Data extract:
** Start **

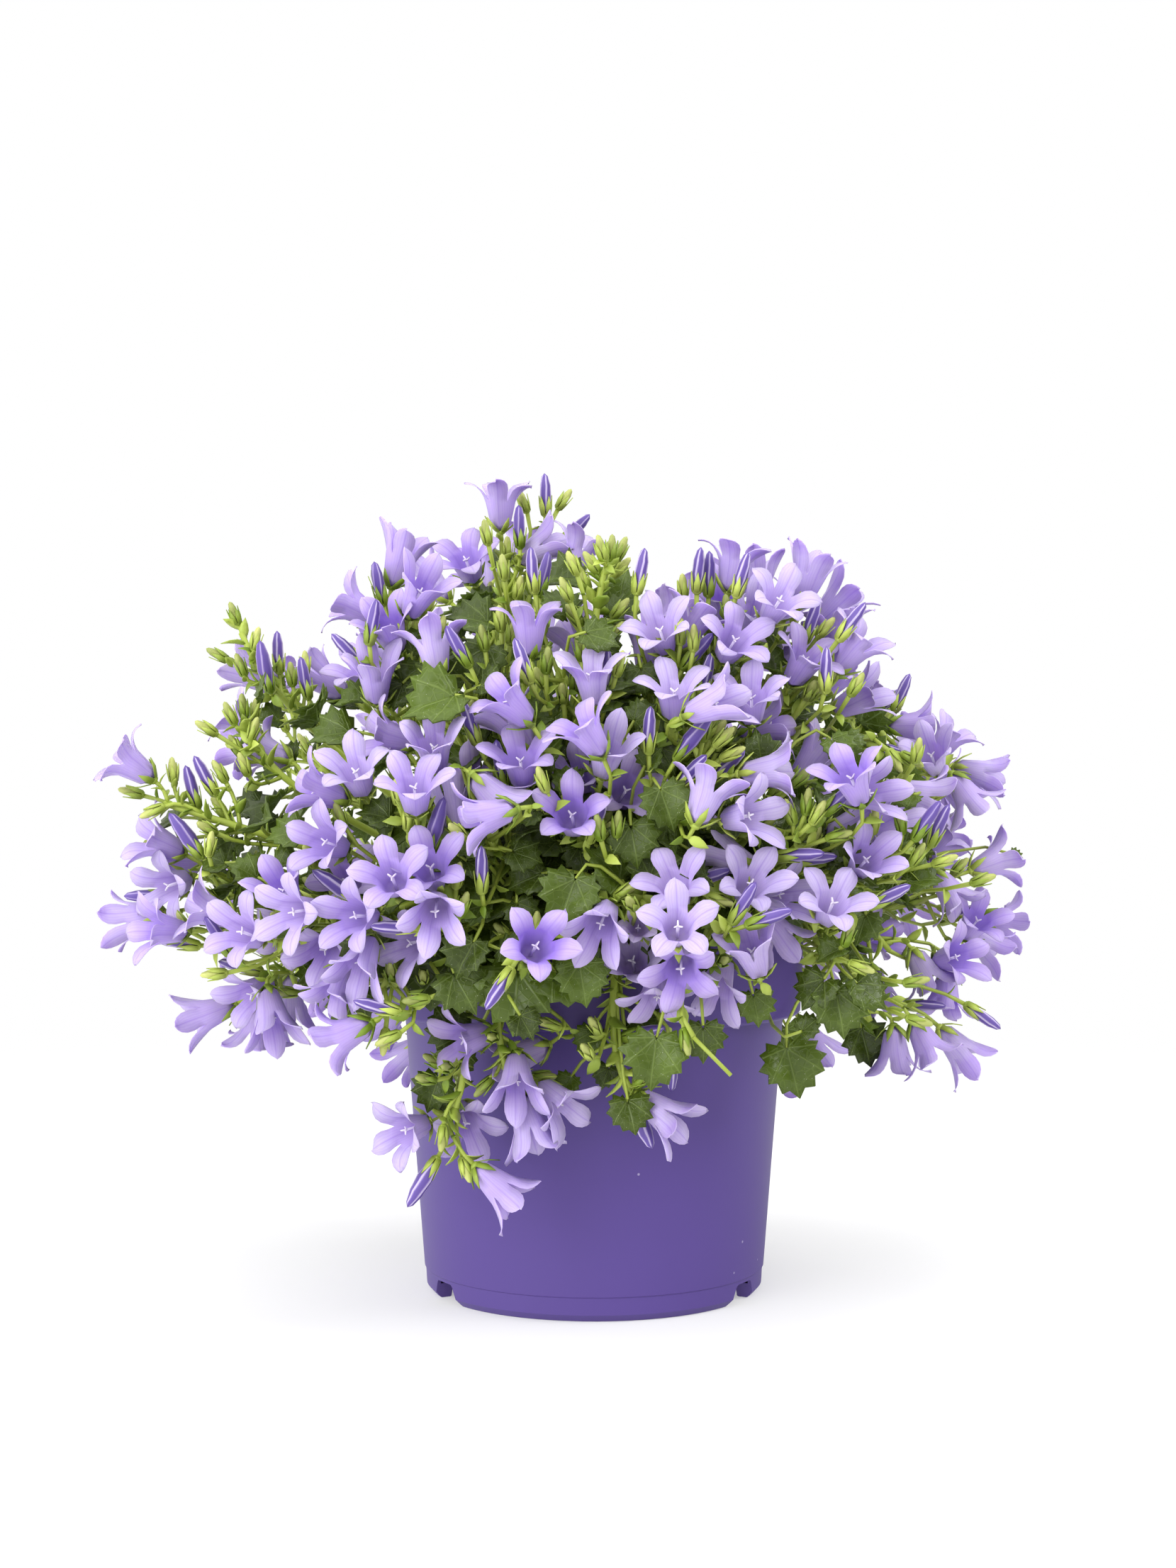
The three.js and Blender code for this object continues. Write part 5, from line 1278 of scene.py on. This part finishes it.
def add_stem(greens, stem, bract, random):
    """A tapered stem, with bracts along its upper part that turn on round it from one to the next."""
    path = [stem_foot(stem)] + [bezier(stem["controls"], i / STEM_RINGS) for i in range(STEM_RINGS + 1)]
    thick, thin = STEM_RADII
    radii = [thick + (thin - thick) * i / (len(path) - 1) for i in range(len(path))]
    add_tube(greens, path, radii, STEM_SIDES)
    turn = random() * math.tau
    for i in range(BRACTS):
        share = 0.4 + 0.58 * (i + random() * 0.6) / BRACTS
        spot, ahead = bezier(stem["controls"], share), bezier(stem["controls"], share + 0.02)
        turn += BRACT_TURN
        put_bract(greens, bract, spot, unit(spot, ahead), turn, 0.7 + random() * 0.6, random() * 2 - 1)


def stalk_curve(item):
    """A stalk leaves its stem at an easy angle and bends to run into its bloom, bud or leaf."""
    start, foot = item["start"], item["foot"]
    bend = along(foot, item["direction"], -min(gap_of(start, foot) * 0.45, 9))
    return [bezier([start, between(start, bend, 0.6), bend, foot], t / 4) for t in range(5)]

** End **

Set problem:
Emit the full listing verbatim.

Reply to the exercise:
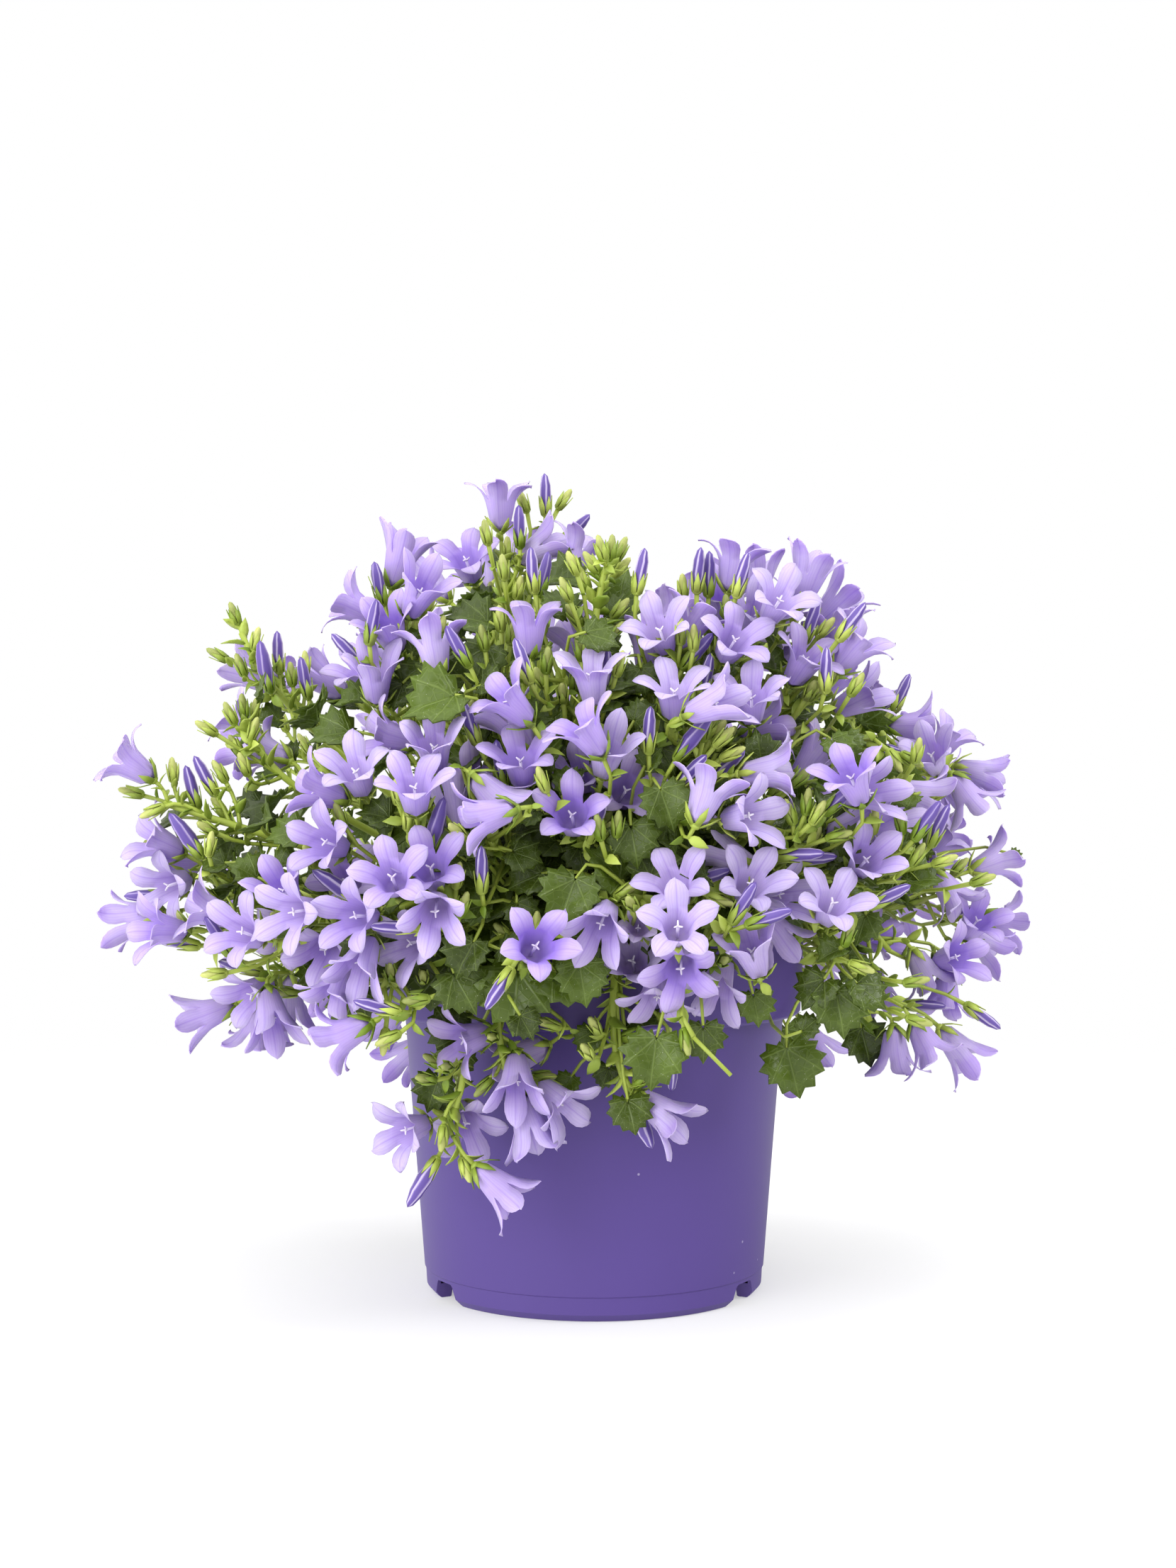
The three.js and Blender code for this object continues. Write part 5, from line 1278 of scene.py on. This part finishes it.
def add_stem(greens, stem, bract, random):
    """A tapered stem, with bracts along its upper part that turn on round it from one to the next."""
    path = [stem_foot(stem)] + [bezier(stem["controls"], i / STEM_RINGS) for i in range(STEM_RINGS + 1)]
    thick, thin = STEM_RADII
    radii = [thick + (thin - thick) * i / (len(path) - 1) for i in range(len(path))]
    add_tube(greens, path, radii, STEM_SIDES)
    turn = random() * math.tau
    for i in range(BRACTS):
        share = 0.4 + 0.58 * (i + random() * 0.6) / BRACTS
        spot, ahead = bezier(stem["controls"], share), bezier(stem["controls"], share + 0.02)
        turn += BRACT_TURN
        put_bract(greens, bract, spot, unit(spot, ahead), turn, 0.7 + random() * 0.6, random() * 2 - 1)


def stalk_curve(item):
    """A stalk leaves its stem at an easy angle and bends to run into its bloom, bud or leaf."""
    start, foot = item["start"], item["foot"]
    bend = along(foot, item["direction"], -min(gap_of(start, foot) * 0.45, 9))
    return [bezier([start, between(start, bend, 0.6), bend, foot], t / 4) for t in range(5)]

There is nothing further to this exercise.